Un altro dei giovanissimi coinvolti, nella sua testimonianza, si è detto convinto che i due ragazzi ora sottoposti a fermo “si siano organizzati per questa cosa, per incontrare questo ragazzo”.

Omicidio di Thomas, il padre del testimone: “Non mi assolvo”

“Mio figlio vivrà una vita da consegnato, come diciamo noi.
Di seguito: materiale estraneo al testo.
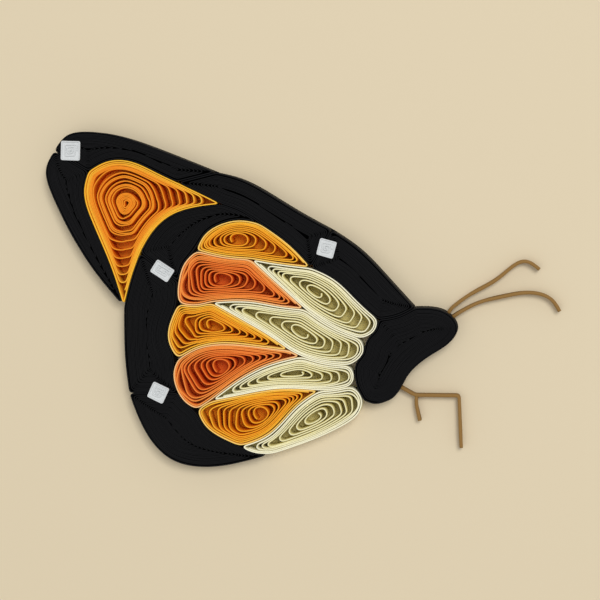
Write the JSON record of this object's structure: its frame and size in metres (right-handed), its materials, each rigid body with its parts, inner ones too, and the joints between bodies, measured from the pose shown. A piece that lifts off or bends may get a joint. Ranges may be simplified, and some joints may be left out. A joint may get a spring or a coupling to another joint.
{
  "type": "quilled paper butterfly",
  "caption": "Small butterfly of coiled and pinched paper strips: wings, body, edge squares, antennae and legs glued side by side.",
  "frame": {"origin": "on the underside, below the middle of the body coil", "axes": "+X along the butterfly's length, from the wings to the antennae; +Y towards the fore wing's tip side; +Z out of the face that shows, along the strips' width"},
  "size_m": [0.0424, 0.0278, 0.0022],
  "materials": {
    "golden_paper": "matte, quilled on edge",
    "orange_paper": "matte, quilled on edge",
    "cream_paper": "matte, quilled on edge",
    "black_paper": "matte, quilled on edge",
    "white_paper": "matte",
    "brown_paper": "matte"
  },
  "bodies": {
    "root": {"forewing_cell_coil": "golden_paper", "hindwing_orange_coil_1": "golden_paper", "hindwing_orange_coil_2": "orange_paper", "hindwing_orange_coil_3": "golden_paper", "hindwing_orange_coil_4": "orange_paper", "hindwing_orange_coil_5": "golden_paper", "hindwing_cream_coil_1": "cream_paper", "hindwing_cream_coil_2": "cream_paper", "hindwing_cream_coil_3": "cream_paper", "hindwing_cream_coil_4": "cream_paper", "forewing_top_coil": "black_paper", "forewing_side_coil": "black_paper", "costal_coil_outer": "black_paper", "costal_coil_inner": "black_paper", "margin_coil_upper": "black_paper", "margin_coil_middle": "black_paper", "margin_coil_lower": "black_paper", "body_coil": "black_paper", "white_spot_1": "white_paper", "white_spot_2": "white_paper", "white_spot_3": "white_paper", "white_spot_4": "white_paper", "antenna_upper": "brown_paper", "antenna_lower": "brown_paper", "leg_front": "brown_paper", "leg_rear": "brown_paper"}
  },
  "joints": []
}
Desidero che tenga presente nel tempo cosa è accaduto, che abbia vivo il ricordo del ragazzo che ha visto morire e che ne sia all’altezza” dice il padre del testimone chiave del delitto, colonnello dei carabinieri già in servizio a Pescara e ora in altra provincia della Regione Abruzzo a Il Corriere della Sera.

Quando gli chiedono se questo suo pensiero sia una sorta di rispetto perenne per la vittima, il colonnello non ha dubbi “Sì, è questo”. In altra parte dell’intervista il carabiniere padre spiega: “Non solo non mi assolvo come padre, ma dico che qui nessun adulto può farlo davvero, e che forse è peggio di come la state rappresentando”, in riferimento alla stampa.

E ancora, alla domanda su se e quanto controllasse il figlio, l’uomo ha risposto: “Gli chiedevo dove andasse e cosa facesse, chi erano i suoi amici e come impiegassero il tempo. La risposta era rassicurante e per certi versi ingannevole. Mi diceva: ‘Esco con il mio amico, figlio di un avvocato’, oppure: ‘Mi vedo con quell’altro, figlio di un tuo collega’. Avrei dovuto indagare più a fondo? Avrei dovuto non accontentarmi?”.